* **EXERCISE**:
The complete listing should be restated exactly.

* **DATASET EXCERPT**:
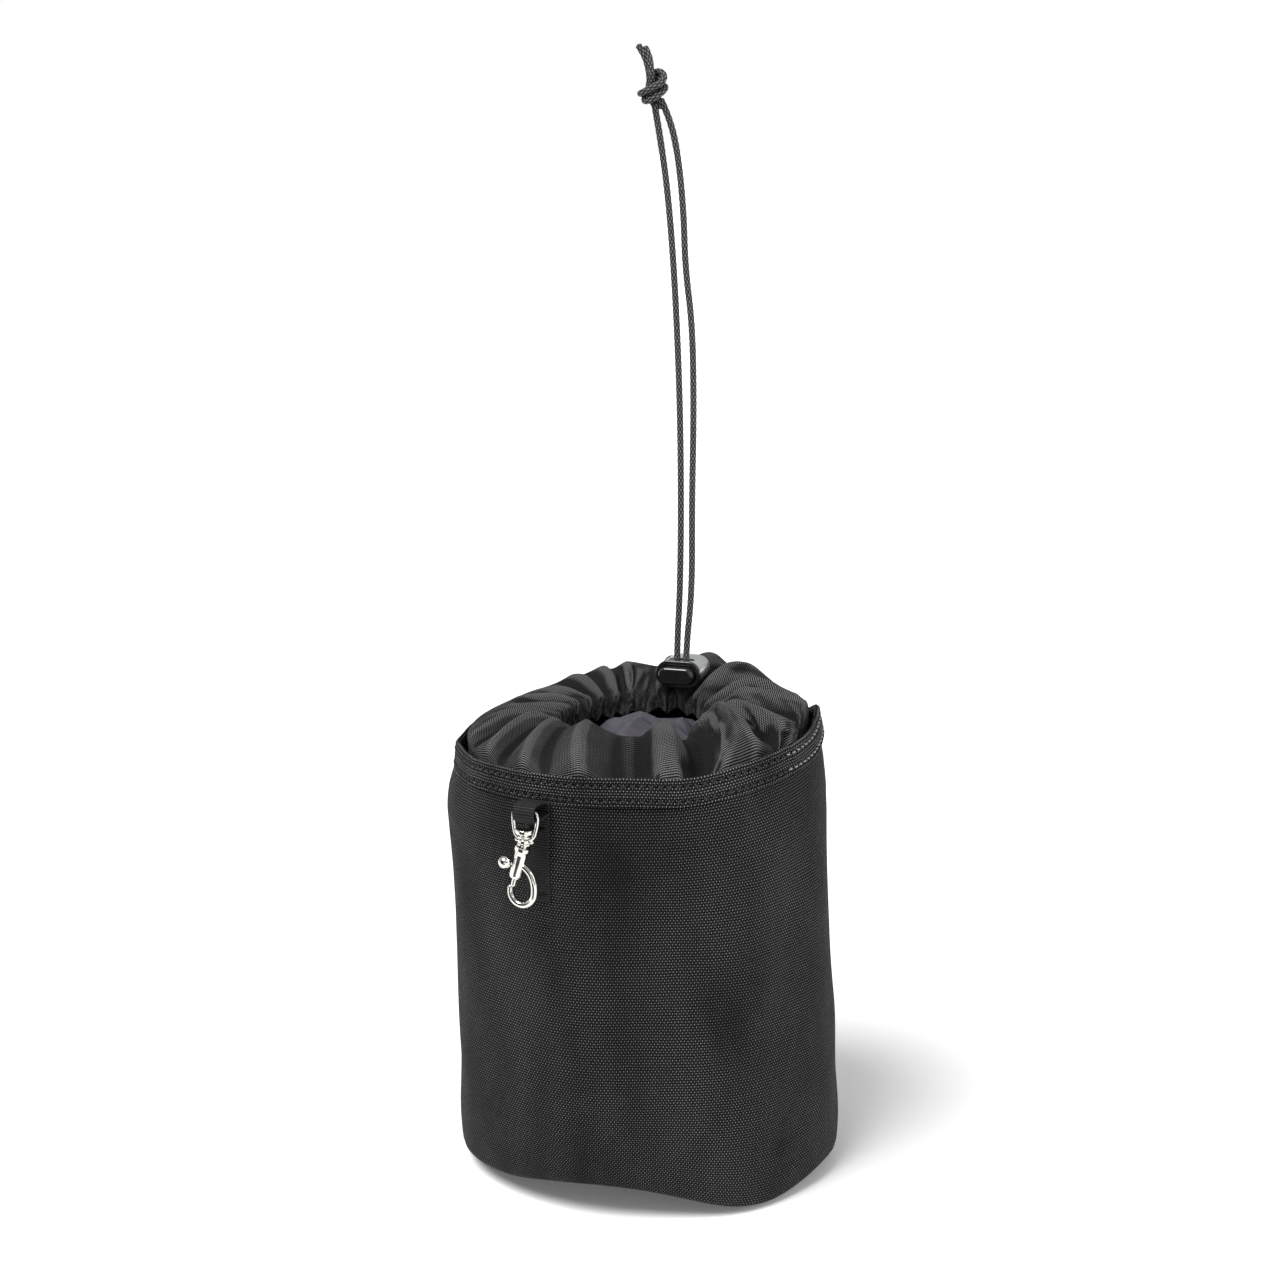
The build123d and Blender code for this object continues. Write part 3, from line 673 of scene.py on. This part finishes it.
def settle(start, rest, pins):
    """Lets a closed band of cloth buckle from its start shape towards its flat lengths."""
    size = MM * SETTLE_SCALE
    rows, cols = start.shape[:2]
    uv = np.zeros((rows, cols + 1, 2))
    cloth = grid("settling", start * SETTLE_SCALE, uv)
    cloth.shape_key_add(name="Basis")
    flat = cloth.shape_key_add(name="flat")
    flat.data.foreach_set("co", (rest.reshape(-1, 3) * size).astype(np.float32).ravel())
    flat.value = 0
    group = cloth.vertex_groups.new(name="pins")
    for row in pins:
        group.add(list(range(row * cols, (row + 1) * cols)), 1.0, "REPLACE")
    soft = cloth.modifiers.new("cloth", "CLOTH")
    settings = soft.settings
    settings.vertex_group_mass = "pins"
    settings.rest_shape_key = flat
    settings.effector_weights.gravity = CLOTH_GRAVITY
    for owner, values in ((settings, CLOTH), (soft.collision_settings, CLOTH_TOUCH)):
        for name, value in values.items():
            setattr(owner, name, value)
    soft.point_cache.frame_start = 1
    soft.point_cache.frame_end = SETTLE_FRAMES
    for number in range(1, SETTLE_FRAMES + 1):
        scene.frame_set(number)
    done = cloth.evaluated_get(bpy.context.evaluated_depsgraph_get())
    points = np.zeros(rows * cols * 3, np.float32)
    done.data.vertices.foreach_get("co", points)
    mesh = cloth.data
    bpy.data.objects.remove(cloth)
    bpy.data.meshes.remove(mesh)
    scene.frame_set(1)
    return points.reshape(rows, cols, 3).astype(float) / size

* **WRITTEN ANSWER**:
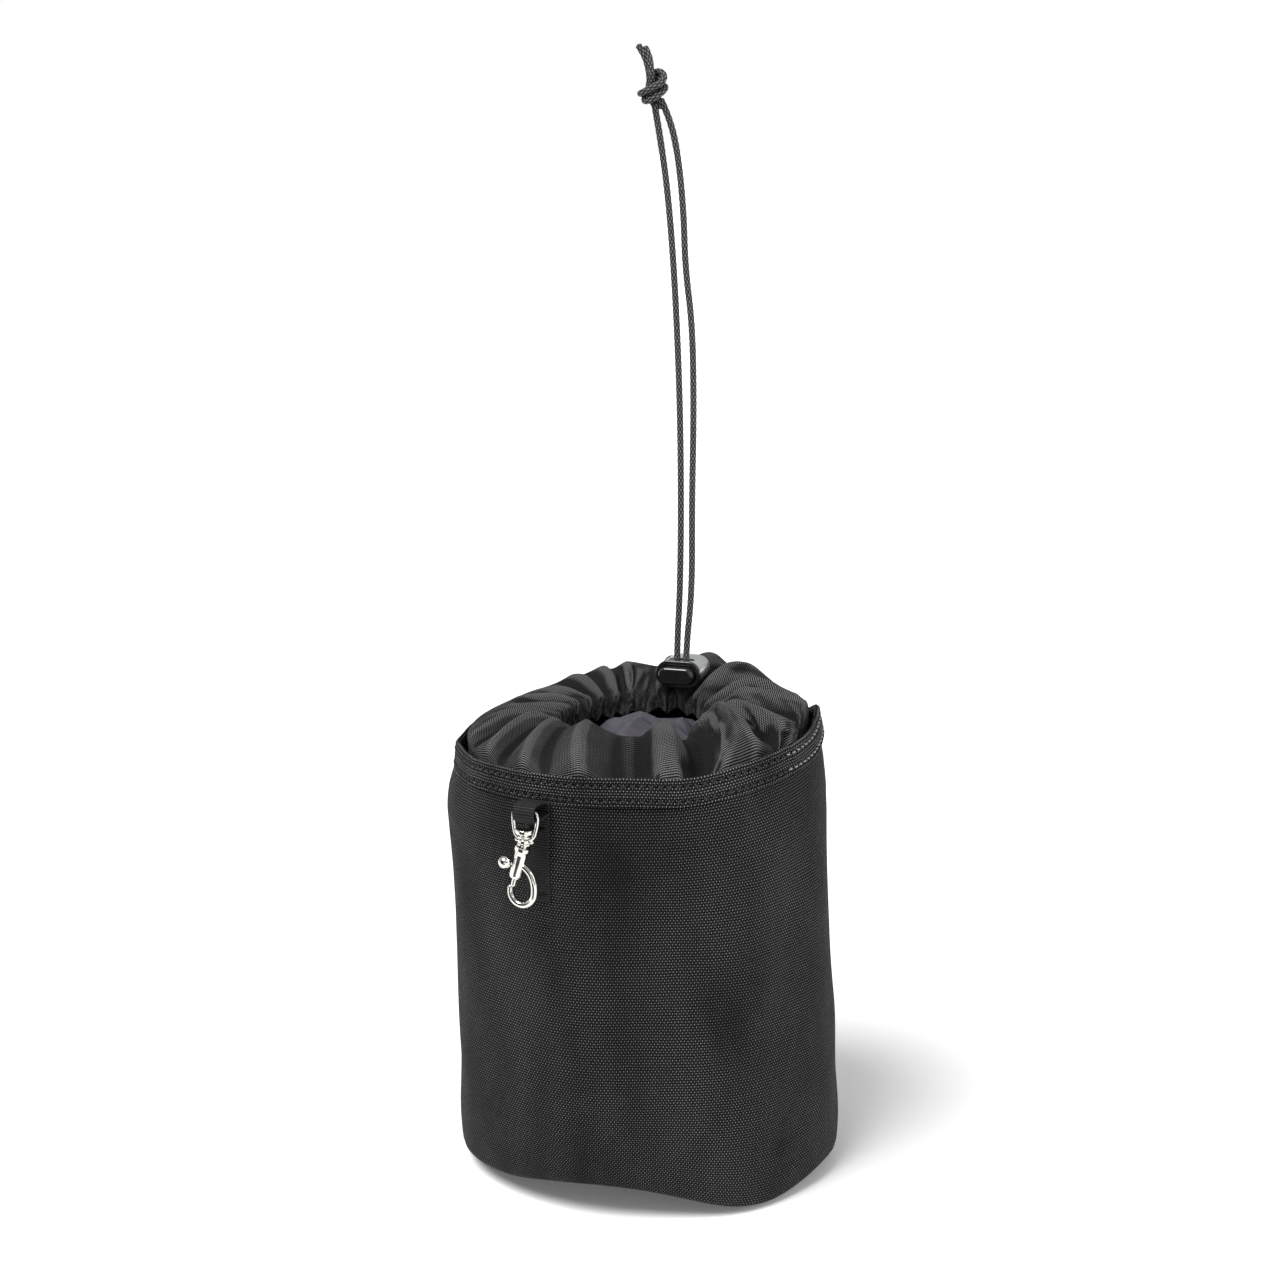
The build123d and Blender code for this object continues. Write part 3, from line 673 of scene.py on. This part finishes it.
def settle(start, rest, pins):
    """Lets a closed band of cloth buckle from its start shape towards its flat lengths."""
    size = MM * SETTLE_SCALE
    rows, cols = start.shape[:2]
    uv = np.zeros((rows, cols + 1, 2))
    cloth = grid("settling", start * SETTLE_SCALE, uv)
    cloth.shape_key_add(name="Basis")
    flat = cloth.shape_key_add(name="flat")
    flat.data.foreach_set("co", (rest.reshape(-1, 3) * size).astype(np.float32).ravel())
    flat.value = 0
    group = cloth.vertex_groups.new(name="pins")
    for row in pins:
        group.add(list(range(row * cols, (row + 1) * cols)), 1.0, "REPLACE")
    soft = cloth.modifiers.new("cloth", "CLOTH")
    settings = soft.settings
    settings.vertex_group_mass = "pins"
    settings.rest_shape_key = flat
    settings.effector_weights.gravity = CLOTH_GRAVITY
    for owner, values in ((settings, CLOTH), (soft.collision_settings, CLOTH_TOUCH)):
        for name, value in values.items():
            setattr(owner, name, value)
    soft.point_cache.frame_start = 1
    soft.point_cache.frame_end = SETTLE_FRAMES
    for number in range(1, SETTLE_FRAMES + 1):
        scene.frame_set(number)
    done = cloth.evaluated_get(bpy.context.evaluated_depsgraph_get())
    points = np.zeros(rows * cols * 3, np.float32)
    done.data.vertices.foreach_get("co", points)
    mesh = cloth.data
    bpy.data.objects.remove(cloth)
    bpy.data.meshes.remove(mesh)
    scene.frame_set(1)
    return points.reshape(rows, cols, 3).astype(float) / size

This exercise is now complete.